Traditional business benchmarking is a high-level activity with careful target selection, substantial pre-visit planning, and a rigorous process of post-visit evaluation and implementation. You can do this, too. But don’t let a thorough and detailed approach stop you from encouraging a much simpler version of benchmarking. Remember, one of the goals is for everyone to become curious about learning and improving.
Each phone call can be a benchmarking moment. Did the person you were speaking with make you feel appreciated, welcome, confident, or understood? What did he or she say? How did he or she do that? Can you use that in your next call? Each incoming email is one to evaluate and emulate if it moves you to positive action. Each meeting is a possible benchmarking moment, another opportunity to appreciate, adapt, and apply.
An easy way to start benchmarking is to have people inside your organization learn from visiting each other. Is your customer service team known for its friendliness and flexibility? Ask the finance team to make a benchmarking visit. Are your finance team members respected for their accuracy and speed? Ask the delivery team to make a benchmarking visit. Is any one branch, factory, or outlet admired by everyone else? Ask that group to extend an invitation and welcome frequent visits from its peers.
When you organize a visit to an outside organization, include people from different levels in your organization. Those who work on the front line may not understand certain details those in higher positions do, but they will see things from a different perspective, often with insights of equal value.
A membership club I frequent features the restaurants, pools, tennis courts, and other facilities you would naturally expect to find. But the Service Benchmarking process is one I have not found anywhere else in the world. During the orientation of new team members, participants are paired up. Each pair is assigned to benchmark one of the nearby five-star hotels where some of the world’s highest service standards are on display. They are asked to visit the hotel and to return four hours later, after enjoying a treat in the hotel’s coffee shop.
the pairs depart, everyone reviews the benchmarking assignment. Each team must discover where the hotel excels and where it could improve:
1. Observe the hotel carefully from the outside. What looks terrific? What needs to be improved?

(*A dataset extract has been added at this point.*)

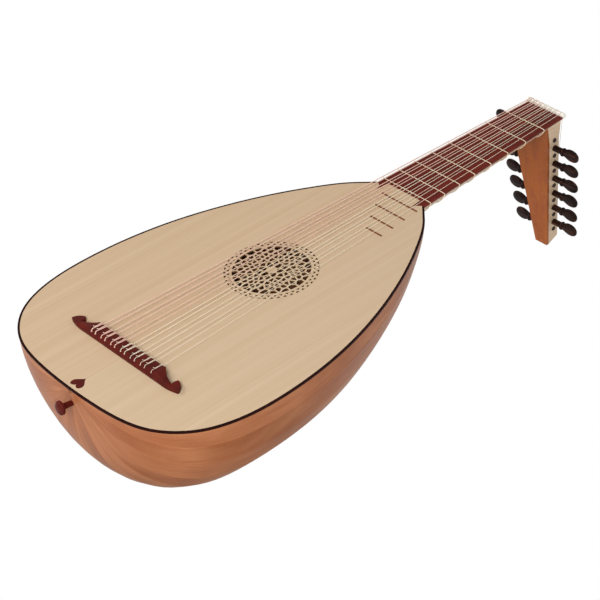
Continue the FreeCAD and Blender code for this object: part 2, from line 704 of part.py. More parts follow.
def make_string(index, play=0.0):
    """One string, or the room it needs with some play round it."""
    points, radius = string_route(index)
    radius += play
    path = rounded_path(points, [2.0, 1.2])
    direction = (points[1] - points[0]).normalize()
    circle = Part.Wire(Part.makeCircle(radius, points[0], direction))
    return path.makePipeShell([circle], True, False)


def make_course(course):
    members = [i for i, line in enumerate(string_lines()) if line[0] == course]
    return Part.makeCompound([make_string(i) for i in members])


# ---------------------------------------------------------------- inner braces and small fittings
BARS_X = [-42.0, 38.0, 88.0, 126.0, 238.0, 282.0, 322.0]
BAR_THICK, BAR_TALL = 5.0, 15.0


def width_at(x):
    """Half-width and depth of the body at x."""
    low, high = 0.0, 1.0
    while high - low > 1e-6:
        middle = 0.5 * (low + high)
        if WIDTH_CURVE.value(middle).x > x:
            low = middle
        else:
            high = middle
    return WIDTH_CURVE.value(low).y, DEPTH_CURVE.value(low).y


def make_bars():
    bars = []
    for x in BARS_X:
        edge = min(width_at(x - BAR_THICK / 2)[0], width_at(x + BAR_THICK / 2)[0]) - RIB_THICKNESS - 1.6
        deep = width_at(x)[1]
        low_edge = edge * math.sqrt(max(0.0, 1.0 - (BAR_TALL / deep) ** 2)) - 10.0
        outline = [(x, -edge, -TOP), (x, edge, -TOP), (x, edge, -TOP - 3.0), (x, low_edge, -TOP - BAR_TALL),
                   (x, -low_edge, -TOP - BAR_TALL), (x, -edge, -TOP - 3.0)]
        face = Part.Face(polygon(outline))
        face.translate(vec(-BAR_THICK / 2, 0, 0))
        bars.append(face.extrude(vec(BAR_THICK, 0, 0)))
    return Part.makeCompound(bars)


def make_strap_button():
    root_x, root_z = BUTTON_ROOT
    outline = [(-7.0, 0), (-7.0, BUTTON_TENON), (0, BUTTON_TENON), (0, BUTTON_SHAFT - 0.3),
               (9.0, BUTTON_SHAFT), (11.6, BUTTON_SHAFT + 0.5)]
    edges = [Part.makeLine(vec(a, b), vec(c, d)) for (a, b), (c, d) in zip(outline, outline[1:])]
    flare = Part.Arc(vec(11.6, BUTTON_SHAFT + 0.5), vec(12.6, BUTTON_SHAFT + 2.2), vec(13.0, BUTTON_HEAD))
    crown = Part.Arc(vec(15.2, BUTTON_HEAD), vec(17.2, BUTTON_HEAD * 0.62), vec(18.0, BUTTON_NAVEL))
    edges += [flare.toShape(), Part.makeLine(vec(13.0, BUTTON_HEAD), vec(15.2, BUTTON_HEAD)), crown.toShape(),
              Part.makeLine(vec(18.0, BUTTON_NAVEL), vec(18.0, 0)), Part.makeLine(vec(18.0, 0), vec(-7.0, 0))]
    button = Part.Face(Part.Wire(Part.__sortEdges__(edges))).revolve(vec(0, 0, 0), vec(1, 0, 0), 360)
    button.rotate(vec(0, 0, 0), vec(0, 1, 0), 180)
    button.rotate(vec(0, 0, 0), vec(0, 1, 0), BUTTON_TILT)
    button.translate(vec(root_x, 0, root_z))
    return button


# ---------------------------------------------------------------- assembly
def build():
    """Every piece in the instrument's frame, by node name."""
    bores = Part.makeCompound([peg_bore(i) for i in range(PEG_COUNT)])
    wall = make_pegbox_wall()
    button = make_strap_button()
    tail = make_tail_block()
    pieces = {
        "soundboard": make_soundboard(),
        "edge_binding": make_binding(),
        "heart_inlay": slab(Part.Face(heart_wire()), HEART_DEPTH),
        "bridge": make_bridge(),
        "body_frets": make_body_frets(),
        "soundboard_bars": make_bars(),
        "tail_block": tail.cut(button),
        "neck_block": make_neck_block(),
        "neck": make_neck(),
        "fingerboard": make_fingerboard(),
        "nut": make_nut(),
        "pegbox_wall_bass": wall.cut(bores),
        "pegbox_wall_treble": mirror_y(wall).cut(bores),
        "pegbox_back": make_pegbox_back(),
        "pegbox_tip_block": make_pegbox_tip_block(),
        "strap_button": button,
    }
    for i in range(RIB_COUNT):
        rib = make_rib(i)
        if abs(i - RIB_COUNT // 2) <= 1:
            rib = rib.cut(button)
        pieces[f"rib_{i + 1:02d}"] = rib
    for number in range(1, TIED_FRETS + 1):
        pieces[f"tied_fret_{number}"] = make_tied_fret(number)
    for i in range(PEG_COUNT):
        pieces[f"peg_{i + 1:02d}"] = make_peg(i)
    for course in range(COURSES):
        pieces[f"strings_course_{course + 1}"] = make_course(course)
    return pieces


def rest_tilt():
    """The tip about Y, in degrees, at which the bowl and the pegbox's tip stand on one plane."""
    tip = pegbox_point(PEGBOX_END, -PEGBOX_BACK)
    low, high = 0.0, 12.0
    while high - low > 1e-6:
        angle = 0.5 * (low + high)
        turn = math.radians(angle)
        bowl = min(p.x * math.sin(turn) + p.z * math.cos(turn)
                   for p in (bowl_point(t, 90.0) for t in stations(0.3, 0.9, 240)))
        end = tip.x * math.sin(turn) + tip.z * math.cos(turn)
        if end < bowl:
            low = angle
        else:
            high = angle
    return low


def placement(pieces):
    """Rotation and shift from the instrument's frame to the part's own."""
    turn = FreeCAD.Rotation(vec(0, 1, 0), -rest_tilt())
    tipped = FreeCAD.Placement(vec(0, 0, 0), turn)
    bound = FreeCAD.BoundBox()
    for shape in pieces.values():
        copy = shape.copy()
        copy.Placement = tipped.multiply(copy.Placement)
        bound.add(copy.optimalBoundingBox(False, False))
    return FreeCAD.Placement(vec(-bound.Center.x, -bound.Center.y, -bound.ZMin), turn)


def main():
    os.makedirs("parts", exist_ok=True)
    pieces = build()
    place = placement(pieces)
    for name, shape in pieces.items():
        placed = shape.transformed(place.toMatrix())
        placed.exportStep(f"parts/{name}.step")


main()
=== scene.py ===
import json
import math
import bpy
import numpy as np
from mathutils import Matrix, Vector


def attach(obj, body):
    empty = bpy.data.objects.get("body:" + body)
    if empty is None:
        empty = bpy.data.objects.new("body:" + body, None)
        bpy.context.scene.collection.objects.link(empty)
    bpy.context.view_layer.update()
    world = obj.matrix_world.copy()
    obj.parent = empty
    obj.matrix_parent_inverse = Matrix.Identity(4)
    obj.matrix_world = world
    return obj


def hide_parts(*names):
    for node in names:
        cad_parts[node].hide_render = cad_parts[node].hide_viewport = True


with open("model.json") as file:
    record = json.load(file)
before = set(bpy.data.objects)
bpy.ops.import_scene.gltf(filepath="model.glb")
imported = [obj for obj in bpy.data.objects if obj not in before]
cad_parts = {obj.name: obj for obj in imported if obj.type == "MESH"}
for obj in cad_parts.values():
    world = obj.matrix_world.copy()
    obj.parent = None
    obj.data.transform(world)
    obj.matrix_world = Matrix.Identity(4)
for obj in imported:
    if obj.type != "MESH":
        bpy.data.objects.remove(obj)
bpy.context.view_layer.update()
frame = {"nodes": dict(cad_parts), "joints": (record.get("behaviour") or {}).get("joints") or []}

# The looks of a seven-course Renaissance lute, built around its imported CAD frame.
#
# Shapes are drawn in the instrument's own frame, in millimetres: X runs along the strings from the
# bridge's front edge (0) to the nut (600), +Y is the bass side, and Z = 0 is the soundboard's top.
# INSTRUMENT carries them into the part's frame, in metres.

NODES = frame["nodes"]
JOINTS = {joint["name"]: joint for joint in frame["joints"]}
MM = 0.001

# ---------------------------------------------------------------- driving dimensions, mm
STRING_LENGTH = 600.0
TOP = 1.8                       # thickness of the soundboard and the fingerboard
RIB_THICKNESS = 1.7
RIB_INSET = 0.3                 # the bent ribs' skin lies this far inside the drawn bowl
RIB_COUNT = 15
EDGE_RIB_ANGLE = 8.7            # degrees; the two ribs beside the soundboard are narrower
RIB_FLATNESS = 0.55             # 0 follows the round bowl, 1 is flat across each rib
RIB_LENGTHS, RIB_STRIPS = 72, 8   # a rib's mesh: steps along it and across its face
SEAM_WIDTH, SEAM_DEPTH = 0.4, 0.28
NARROW_RIB = 4.0                # below this width the grooves grow shallower
TAIL_CLOSE = 4.0                # half-width where the ribs meet at the tail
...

2. Approach the hotel. How are you greeted?
3. Enter the lobby and walk around. Are you welcomed and offered help?
4. Find the house phone. Ask the operator for a restaurant recommendation. Ask what time the restaurant opens for dinner. Ask what is the soup of the day?
5. Find the lobby shop and ask where you can buy a bouquet of flowers.
6. Go to the coffee shop. Enjoy a drink and a snack while observing carefully every moment of the service.
7. Discuss your experience with your partner. Take notes during your visit when you can.
8. Be ready to share with the group: What was most impressive? What did you find surprising? What could still be improved? What did you learn that could be applied here at our membership club?
Imagine the impact of this visit during someone’s first few days on the job, comparing service experiences with some of the best in the world. New employees are asked to explore and think; they are trusted to evaluate, compare, and recommend. This experience itself is a benchmark. How could you adapt and apply it?